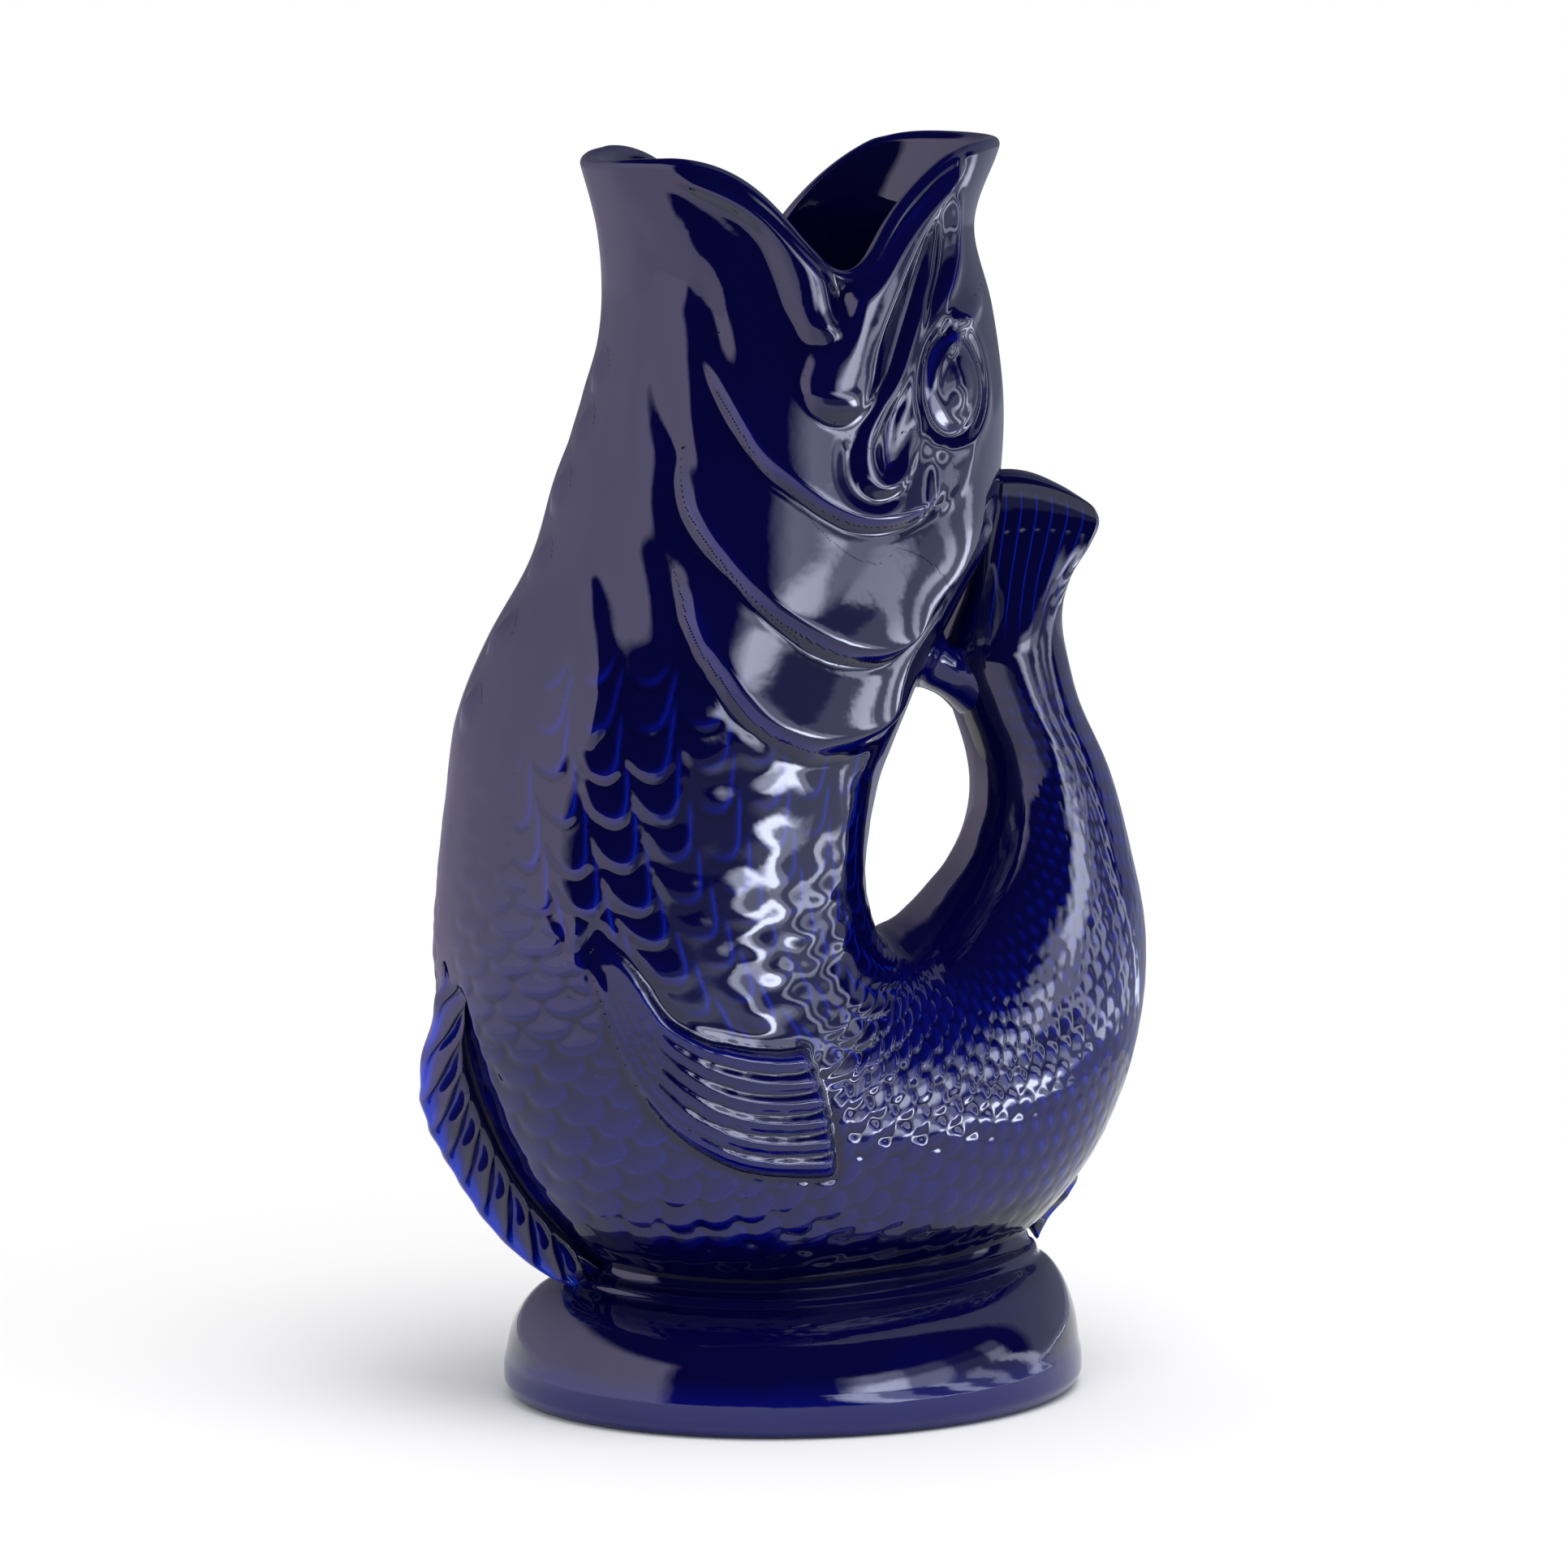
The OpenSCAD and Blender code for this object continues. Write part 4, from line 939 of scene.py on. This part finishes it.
def base_ring(k, z, inset=0.0):
    """The foot's oval at height z, scaled by k and set in by inset."""
    return np.stack([(FOOT_L / 2 * k - inset) * np.cos(foot_a), (FOOT_W / 2 * k - inset) * np.sin(foot_a),
                     np.full(FOOT_COLS, float(z))], -1)


def joint_ring(share, lift):
    """The oval on the fish where the foot meets it."""
    return on_skin(JOINT_T + JOINT_HALF_T * share * np.cos(foot_a),
                   180 - JOINT_HALF_A * share * np.sin(foot_a), lift)


def foot():
    """Rings up the skirt and the slope, then down inside the joint to the floor of the foot."""
    skirt = trace([[r, z * FOOT_EDGE_H] for z, r in FOOT_SHARES], SKIRT_STEPS)
    slope = trace(SLOPE_SHARES, SLOPE_STEPS)
    for _ in range(SLOPE_PASSES):
        slope[1:-1] = 0.5 * slope[1:-1] + 0.25 * (slope[:-2] + slope[2:])
    rings = [base_ring(r, max(z, 0.0)) for r, z in skirt]
    edge, joint = base_ring(FOOT_SHARES[-1][1], FOOT_EDGE_H), joint_ring(JOINT_SPREAD_SHARE, 0.0)
    for s_in, s_up in slope[1:]:
        ring = edge + (joint - edge) * s_in
        ring[:, 2] = edge[:, 2] + (joint[:, 2] - edge[:, 2]) * s_up
        rings.append(ring)
    rings += [joint_ring(1.0, -JOINT_SINK), joint_ring(JOINT_IN_SHARE, -JOINT_IN_SINK)]
    rings.append(base_ring(1, FOOT_FLOOR, WALL + FOOT_EDGE_H / 2))
    # The foot's lower band is set a lighter blue than its slope: painted reflection of the pale floor
    height = np.clip(np.concatenate(rings)[:, 2] / FOOT_EDGE_H, 0, 3)
    tube("foot", rings, np.interp(height, [0, 0.8, 1.3, 3], [0.58, 0.56, 0.36, 0.3]))


foot()

# Camera at the photograph's place
CAMERA_TURN, CAMERA_REACH, CAMERA_Z = math.radians(20), 1.72, 0.372
LENS, SENSOR = 203.5, 36
TARGET = Vector((-0.002, 0, 0.1204))
camera_data = bpy.data.cameras.new("camera")
camera_data.lens, camera_data.sensor_width = LENS, SENSOR
camera = put("camera", camera_data)
camera_x = TARGET.x - CAMERA_REACH * math.sin(CAMERA_TURN)
camera.location = (camera_x, -CAMERA_REACH * math.cos(CAMERA_TURN), CAMERA_Z)
camera.rotation_euler = (TARGET - camera.location).to_track_quat("-Z", "Y").to_euler()
bpy.context.scene.camera = camera


def toward(phi):
    """The direction on the floor at angle phi in degrees to the right of the camera, seen from the jug."""
    back = np.array([-math.sin(CAMERA_TURN), -math.cos(CAMERA_TURN)])
    right = np.array([math.cos(CAMERA_TURN), -math.sin(CAMERA_TURN)])
    turn = np.radians(phi)[..., None]
    return np.cos(turn) * back + np.sin(turn) * right


# The studio wall round the jug, seen only in its glaze: a lilac panel on the left, dark curtains in
# front, bright windows on the right, and the same light spread softly on the table before it. Each band
# is a list of angles from the camera and a list of levels
WALL_REACH, WALL_TOP, CEILING_RISE, EYE_LEVEL = 1.95, 2.4, 0.3, 0.12
APRON_REACH, APRON_Z = 0.26, 0.004
LEFT = [[-180, -170, -155, -140, -120, -100, -70, -44, -37],
        [0.1, 0.14, 0.27, 0.5, 0.95, 1.4, 1.85, 2.0, 0.0]]
LOW = [[17, 26, 32, 35, 43, 46, 56, 58, 63, 66, 72, 74, 78, 81, 88, 90, 94, 97],
       [0, 7.0, 6.5, 2.4, 2.2, 0.3, 0.3, 4.2, 4.2, 0.6, 0.6, 2.6, 2.6, 0.4, 0.4, 3.2, 3.2, 0]]
HIGH = [[24, 36, 48, 52, 66, 70, 84, 86, 92, 95], [0, 9, 8, 2.6, 2.6, 0.4, 0.4, 2.5, 2.5, 0]]
SILL = [[18, 24, 32, 35], [0, 9, 9, 0]]
RIGHT = [[104, 110, 130, 150, 170, 180], [0.0, 0.6, 0.5, 0.3, 0.14, 0.1]]
TABLE = [[-180, -140, -100, -44, -10, 60, 100, 130, 180], [0.2, 0.6, 1.5, 1.7, 1.3, 1.2, 0.9, 0.8, 0.2]]
SHEAR, SHEAR_FROM = 1.7, 8.0
DARK_LEVEL, WARM, COOL = 0.02, np.array([0.94, 0.85, 1.15]), np.array([0.9, 0.96, 1.2])


def studio_light(phi, el):
    """Radiance of the studio at angle phi from the camera and elevation el, in degrees."""
    leaned = phi - SHEAR * np.clip(SHEAR_FROM - el, 0, 30)
    low = np.interp(leaned, *LOW, 0, 0)
    low = low * (1 + 0.6 * smooth(-el, 5, 9)) * fall(-el, 14, 20)
    sill = np.interp(leaned, *SILL, 0, 0)
    low = low + sill * smooth(-el, 6, 9) * fall(-el, 14, 17)
    high = np.interp(phi, *HIGH, 0, 0)
    high = high * (1 - 0.7 * smooth(el, 17, 22)) * fall(el, 27, 34)
    window = low + (high - low) * smooth(el, 7, 12)
    left = np.interp(phi, *LEFT, 0, 0) * (phi < LEFT[0][-1]) * fall(el, 36, 46)
    right = np.interp(phi, *RIGHT, 0, 0) * (phi > RIGHT[0][0])
    above = window + left + right + DARK_LEVEL
    table = np.interp(phi, *TABLE) * (1 - 0.5 * smooth(-el, 12, 40))
    curtain = smooth(phi, -6, 6) * fall(phi, 48, 58) * fall(-el, 10, 16)
    table = table * (1 - 0.8 * curtain)
    level = above + (np.maximum(table, window) - above) * smooth(-el, 1.2, 3.2)
    share = smooth(phi, -30, 10)[..., None]
    return level[..., None] * (WARM + (COOL - WARM) * share)


def studio():
    """A mesh that glows with the studio's light and is seen only in reflections."""
    phi = np.arange(0, 360, 1.0) - 180
    apron = [(APRON_REACH + (WALL_REACH - APRON_REACH) * k ** 2, APRON_Z) for k in np.linspace(0, 1, 80)]
    wall = [(WALL_REACH, WALL_TOP * k) for k in np.linspace(0.005, 1, 220)]
    ceiling = [(WALL_REACH * (1 - k), WALL_TOP + CEILING_RISE * k) for k in np.linspace(0.1, 0.98, 8)]
    profile = np.array(apron + wall + ceiling)
    reach, z = profile[:, :1], np.repeat(profile[:, 1:], len(phi), 1)
    points = np.dstack([reach[..., None] * toward(phi)[None], z])
    light = studio_light(np.broadcast_to(phi, z.shape), np.degrees(np.arctan2(z - EYE_LEVEL, reach)))
    mesh = bpy.data.meshes.new("studio")
    mesh.from_pydata(points.reshape(-1, 3).tolist(), [], quads(len(profile), len(phi)).tolist())
    layer = mesh.attributes.new("light", "FLOAT_COLOR", "POINT")
    layer.data.foreach_set("color", np.dstack([light, np.ones(z.shape)]).astype(np.float32).ravel())
    mat, nodes, links = material("studio")
    nodes.remove(nodes["Principled BSDF"])
    emission = add(nodes, "Emission")
    attr = add(nodes, "Attribute")
    attr.attribute_name = "light"
    links.new(attr.outputs["Color"], emission.inputs["Color"])
    links.new(emission.outputs[0], nodes["Material Output"].inputs["Surface"])
    mat.cycles.emission_sampling = "NONE"
    mesh.materials.append(mat)
    obj = put("studio", mesh)
    obj.visible_camera = obj.visible_diffuse = obj.visible_shadow = obj.visible_transmission = False


studio()

# One broad lamp overhead, which only lights and shades
LAMP_SIZE, LAMP_POWER, LAMP_PHI, LAMP_Z, LAMP_REACH, LAMP_AIM = 0.9, 9.0, 40, 1.3, 0.5, Vector((0, 0, 0.1))
lamp_data = bpy.data.lights.new("overhead", "AREA")
lamp_data.shape, lamp_data.size, lamp_data.size_y = "RECTANGLE", LAMP_SIZE, LAMP_SIZE
lamp_data.energy = LAMP_POWER
lamp = put("overhead", lamp_data)
lamp.location = (*(LAMP_REACH * toward(LAMP_PHI)), LAMP_Z)
lamp.rotation_euler = (LAMP_AIM - lamp.location).to_track_quat("-Z", "Y").to_euler()
lamp.visible_camera = lamp.visible_glossy = False

# World: white where it is seen, a plain level of light on the jug
WORLD_LIGHT, WORLD_SEEN = 0.8, 1.0


def white_world():
    """A background with one level for the rays that see it and a lower one for light."""
    world = bpy.data.worlds.new("world")
    bpy.context.scene.world = world
    world.use_nodes = True
    nodes, links = world.node_tree.nodes, world.node_tree.links
    rays = add(nodes, "LightPath")
    seen = rays.outputs["Is Camera Ray"]
    for kind in ("Is Glossy Ray", "Is Transmission Ray"):
        either = add(nodes, "Math")
        either.operation = "MAXIMUM"
        links.new(seen, either.inputs[0])
        links.new(rays.outputs[kind], either.inputs[1])
        seen = either.outputs[0]
    level = add(nodes, "MapRange", ("To Min", WORLD_LIGHT), ("To Max", WORLD_SEEN))
    links.new(seen, level.inputs["Value"])
    links.new(level.outputs[0], nodes["Background"].inputs["Strength"])
    nodes["Background"].inputs["Color"].default_value = (1, 1, 1, 1)


white_world()

# Floor: white, with the jug's shadow near it
FLOOR_HALF, SHADOW_FROM, SHADOW_TO = 6.0, 0.08, 0.3


def white_floor():
    """Diffuse close to the jug, where its shadow lies, and pure white farther out."""
    mat, nodes, links = material("floor_white")
    nodes.remove(nodes["Principled BSDF"])
    diffuse = add(nodes, "BsdfDiffuse", ("Color", (0.93, 0.93, 0.94, 1)))
    white = add(nodes, "Emission", ("Strength", 1.0))
    coord = add(nodes, "TexCoord")
    away = add(nodes, "VectorMath")
    away.operation = "LENGTH"
    links.new(coord.outputs["Object"], away.inputs[0])
    spread = add(nodes, "MapRange", ("From Min", SHADOW_FROM), ("From Max", SHADOW_TO))
    links.new(away.outputs["Value"], spread.inputs["Value"])
    mix = add(nodes, "MixShader")
    links.new(spread.outputs[0], mix.inputs["Fac"])
    links.new(diffuse.outputs[0], mix.inputs[1])
    links.new(white.outputs[0], mix.inputs[2])
    links.new(mix.outputs[0], nodes["Material Output"].inputs["Surface"])
    corners = [(-FLOOR_HALF, -FLOOR_HALF, 0), (FLOOR_HALF, -FLOOR_HALF, 0),
               (FLOOR_HALF, FLOOR_HALF, 0), (-FLOOR_HALF, FLOOR_HALF, 0)]
    mesh = bpy.data.meshes.new("floor")
    mesh.from_pydata(corners, [], [(0, 1, 2, 3)])
    mesh.materials.append(mat)
    floor = put("floor", mesh)


white_floor()

bpy.context.scene.view_settings.view_transform = "Standard"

#####

Write out exactly the lines from the start of the material through the line with "np.full(FOOT_COLS, float(z))], -1)". No other output is expected.

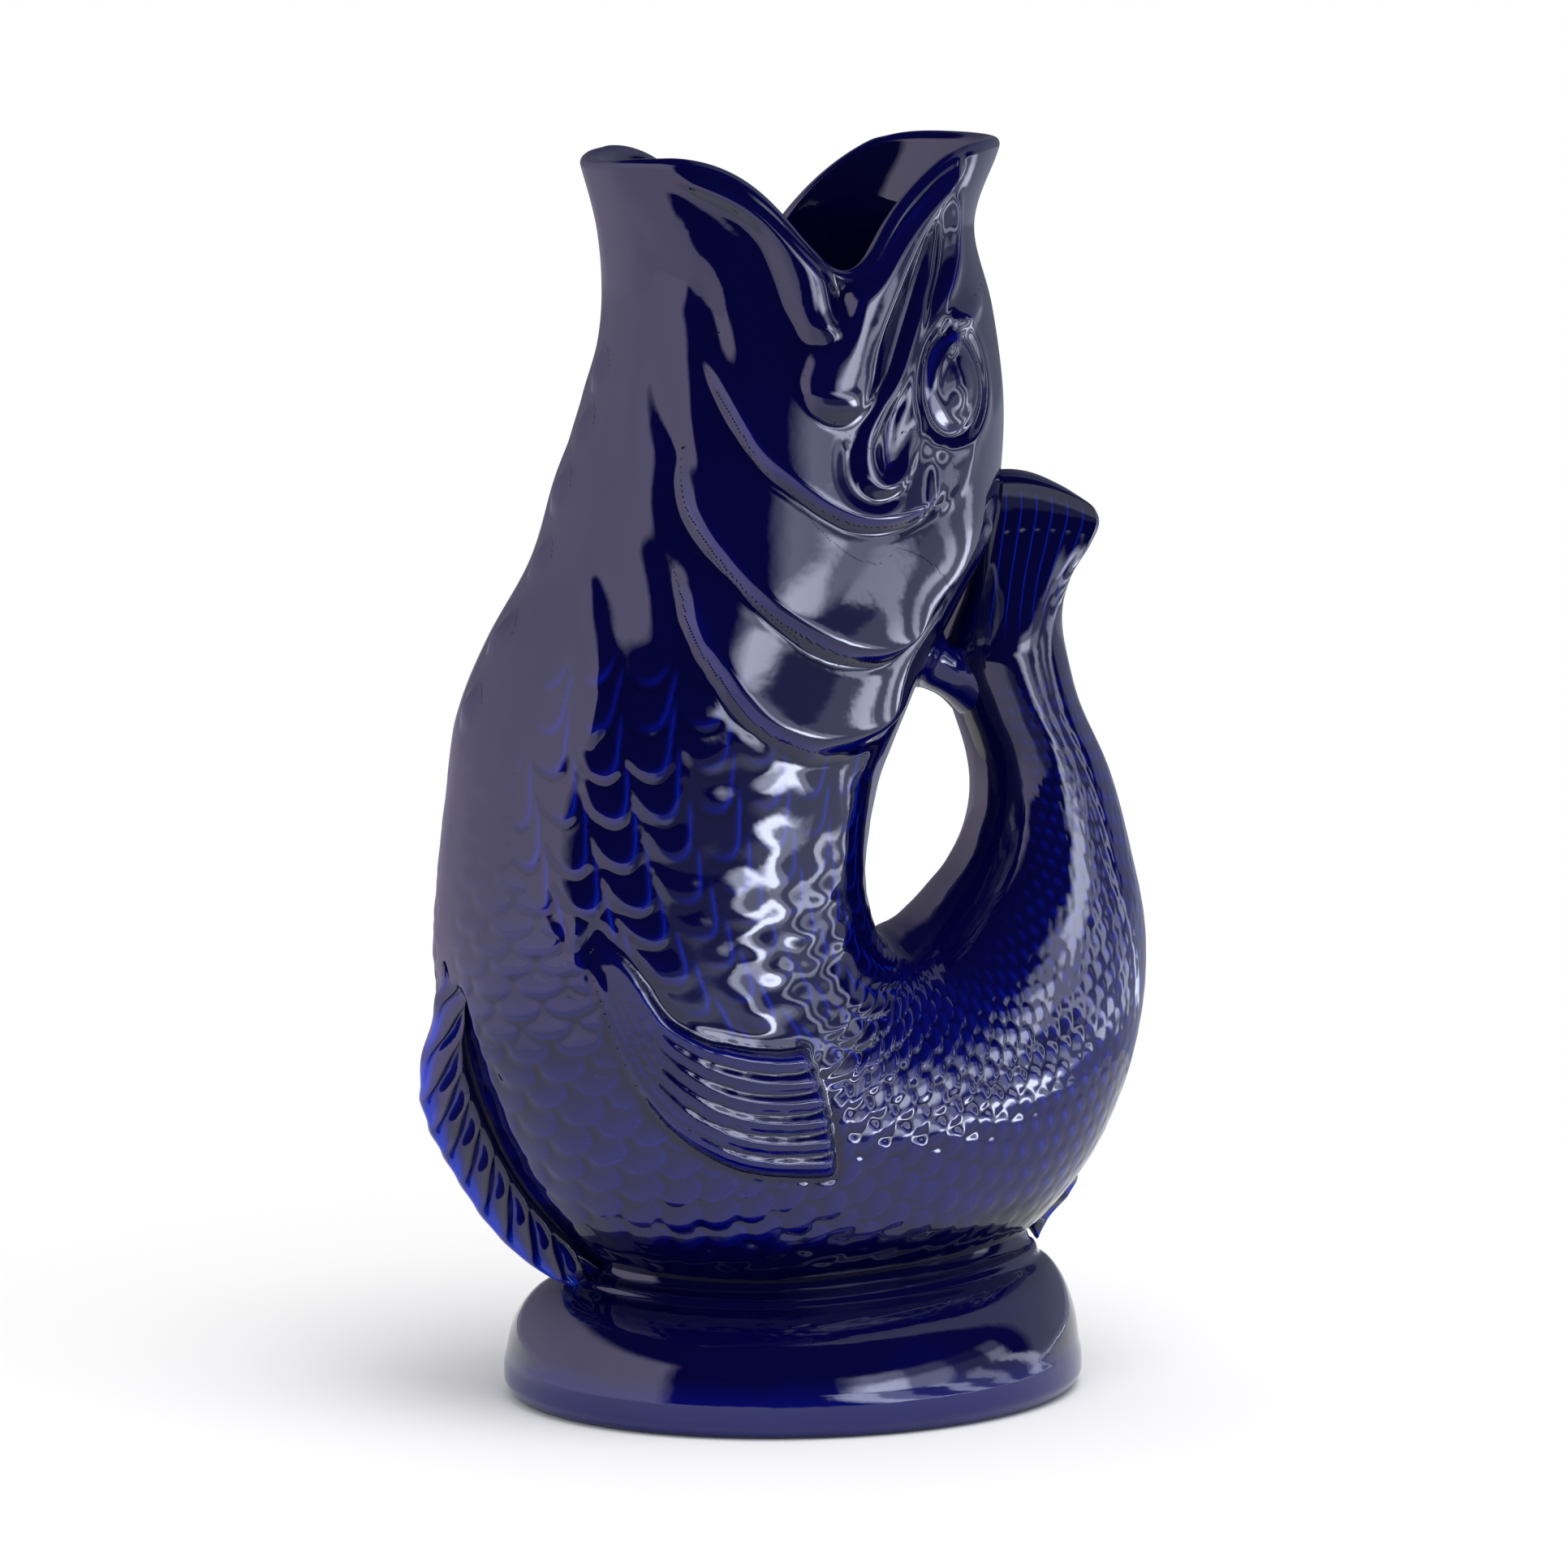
The OpenSCAD and Blender code for this object continues. Write part 4, from line 939 of scene.py on. This part finishes it.
def base_ring(k, z, inset=0.0):
    """The foot's oval at height z, scaled by k and set in by inset."""
    return np.stack([(FOOT_L / 2 * k - inset) * np.cos(foot_a), (FOOT_W / 2 * k - inset) * np.sin(foot_a),
                     np.full(FOOT_COLS, float(z))], -1)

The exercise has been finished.